My Pole Barn Cabin Part III

For daily readers of my blog, you will remember Hansen Buildings’ Senior Building Designer,  Rick Carr was a guest blogger March 21 and 22nd. He led us through his thought process in planning for his new pole barn cabin.

Here is Part III in Rick’s pole barn cabin plans:

I have made some design changes after talking with the Building Inspector and for other reasons.

After talking to the Building inspector to confirm the Design Criteria for my location and consulting with Eric, co-owner of Hansen Buildings, several changes to the design criteria needed to be made.  First I needed to increase the wind speed to 116; the wind exposure to “C”; the frost depth to 48”; change the Thermal Factor to 1 and check the box for a Conditioned Building.  An additional entry door will also be needed for egress of a residential building.

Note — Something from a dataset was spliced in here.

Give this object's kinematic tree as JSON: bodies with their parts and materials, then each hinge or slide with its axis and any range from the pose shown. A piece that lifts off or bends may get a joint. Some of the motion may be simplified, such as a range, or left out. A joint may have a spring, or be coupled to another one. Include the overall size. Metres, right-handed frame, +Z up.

Next, I looked at the sizing of the columns and the bookshelf style wall girts.  “IP”, Hansen Buildings proprietary Instant Pricing program, indicated that the columns will be 3 ply 2×8 glu-laminated columns and that 2×10’s would be used for the sidewalls and 2×8’s for the endwalls.  This is both good and bad.  The good is that the 2×10’s will provide a 9.5” cavity to allow for great insulation and the bad is that the increased wall thickness encroaches on the inside space.  The additional door also takes up some wall space.  I have heard Mike, Judy and Eric say many times that when you get a building, you are buying the four corners and then you should place them as far apart as your space and budget will allow.  For these reasons, I added two feet to both the width and the length to 30×42 feet.

The 42 foot length also makes sense with the internal floor plan that I have planned.  I plan to have one bay on the end of the building be a 12 foot bay and that the bedrooms will be in that bay.  I intend to run a ceiling joist between the trusses in the first 12 foot bay creating an antic space over that bay, which will need ridge vent and blown in insulation over the ceiling.  At forty feet and one 12 foot bay, the result would have been two 10 foot bays and one 8 foot bay.  Adding the two feet to the length makes for one 12 foot bay and three 10 foot bays. Same number of posts and trusses.  I want the remaining three bays to be a vaulted ceiling so the trusses over these three bays need to be designed for the drywall ceiling to be run on the underside of the roof purlins.  The trusses will be exposed to the inside main room.  I intend to have closed cell spray foam insulation sprayed on the underside of the roof steel.  IP indicates that the roof purlins will be 2×10’s and 2×8’s, which will allow for great insulation r values.

I intend to extend the interior wall between the main room and the bedrooms up the side of the truss to separate the unheated attic space from the vaulted ceiling area.  This internal wall will need to be insulated as if it were an outside wall.  The interior wall on the other end of the building will also extend up the inside of the endwall truss.  These higher walls will make for great places for the three 10 – 12 point deer mounts that are currently hanging in my garage.

Thanks, Mike for your sound advice as I worked through the planning of my pole barn cabin. I can’t wait for Spring so I can get started!